Work instructions: Return, unaltered, every line from the beginning of the material below up to and including the one with "two-layer nursery pot.".

Dataset content:
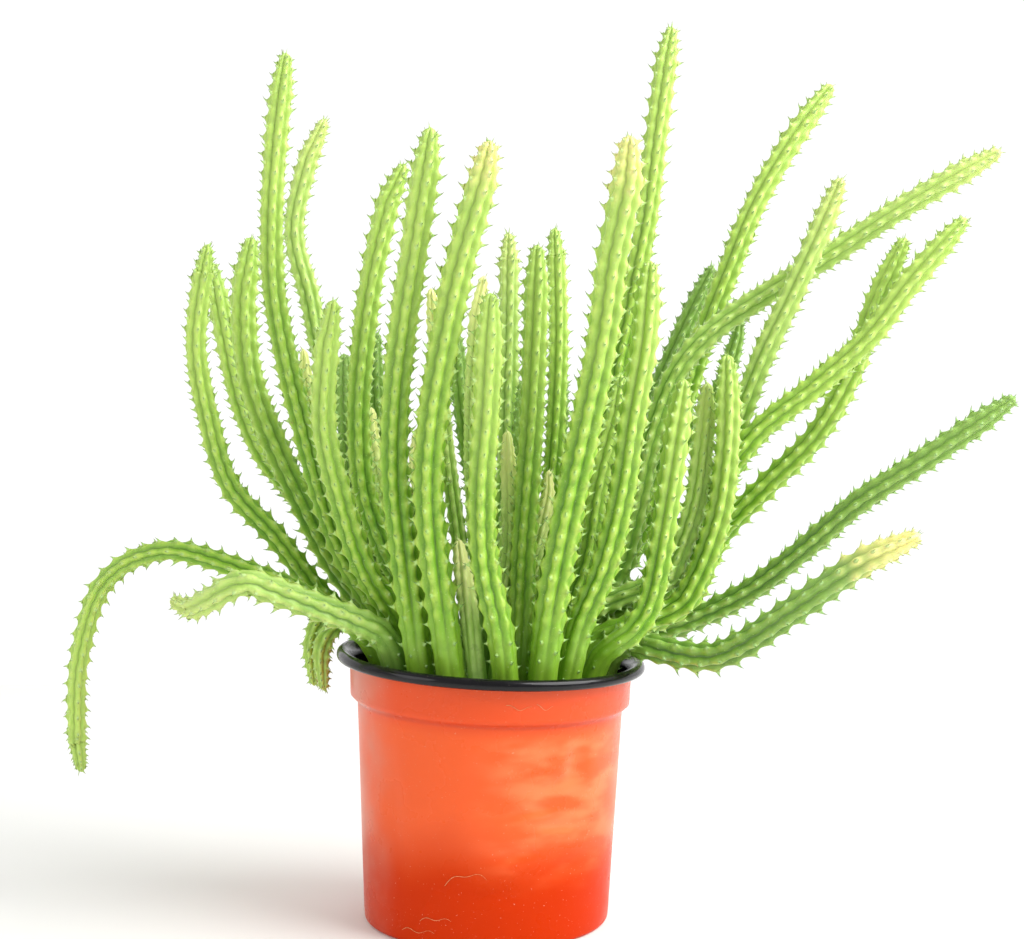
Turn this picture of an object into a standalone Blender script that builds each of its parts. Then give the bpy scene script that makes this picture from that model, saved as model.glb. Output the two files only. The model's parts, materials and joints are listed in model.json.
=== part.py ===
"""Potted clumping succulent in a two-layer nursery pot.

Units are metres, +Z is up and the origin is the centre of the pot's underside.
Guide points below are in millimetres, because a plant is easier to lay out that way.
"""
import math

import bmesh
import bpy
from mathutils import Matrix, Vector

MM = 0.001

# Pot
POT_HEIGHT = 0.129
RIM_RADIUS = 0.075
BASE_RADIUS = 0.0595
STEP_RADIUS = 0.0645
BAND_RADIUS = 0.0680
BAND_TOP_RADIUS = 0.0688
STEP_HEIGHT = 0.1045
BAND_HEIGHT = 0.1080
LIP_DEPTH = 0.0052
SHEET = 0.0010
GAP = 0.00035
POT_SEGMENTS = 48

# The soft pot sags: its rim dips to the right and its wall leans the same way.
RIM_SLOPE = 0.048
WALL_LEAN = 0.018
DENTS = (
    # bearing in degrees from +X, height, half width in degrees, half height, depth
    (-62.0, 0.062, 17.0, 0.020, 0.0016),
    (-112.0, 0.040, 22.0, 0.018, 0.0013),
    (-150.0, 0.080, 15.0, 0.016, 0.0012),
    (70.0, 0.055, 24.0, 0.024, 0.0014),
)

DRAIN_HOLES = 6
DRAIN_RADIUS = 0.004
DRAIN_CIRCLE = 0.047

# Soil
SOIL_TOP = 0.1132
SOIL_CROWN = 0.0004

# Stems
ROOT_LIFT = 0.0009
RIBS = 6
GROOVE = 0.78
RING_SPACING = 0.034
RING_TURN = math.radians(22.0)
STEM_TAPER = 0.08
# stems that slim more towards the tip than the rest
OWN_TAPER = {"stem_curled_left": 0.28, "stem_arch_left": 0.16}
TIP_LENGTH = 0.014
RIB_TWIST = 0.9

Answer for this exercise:
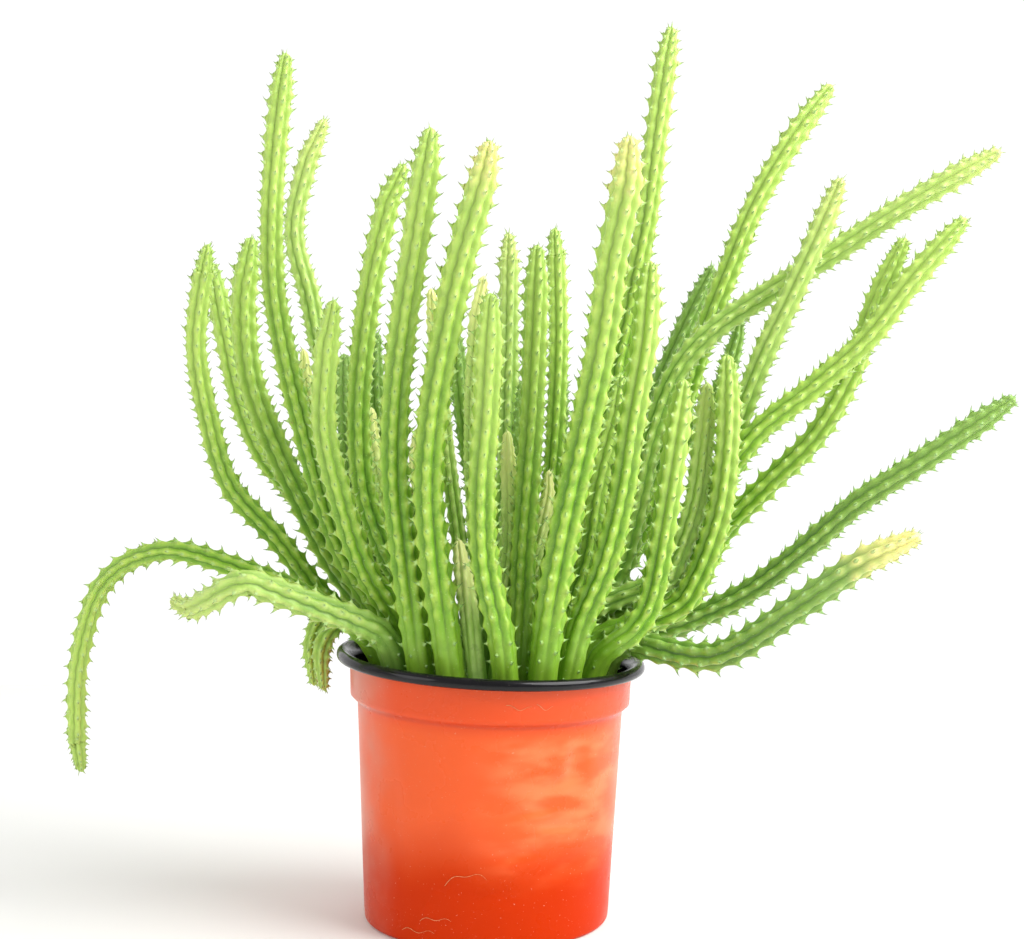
Turn this picture of an object into a standalone Blender script that builds each of its parts. Then give the bpy scene script that makes this picture from that model, saved as model.glb. Output the two files only. The model's parts, materials and joints are listed in model.json.
=== part.py ===
"""Potted clumping succulent in a two-layer nursery pot.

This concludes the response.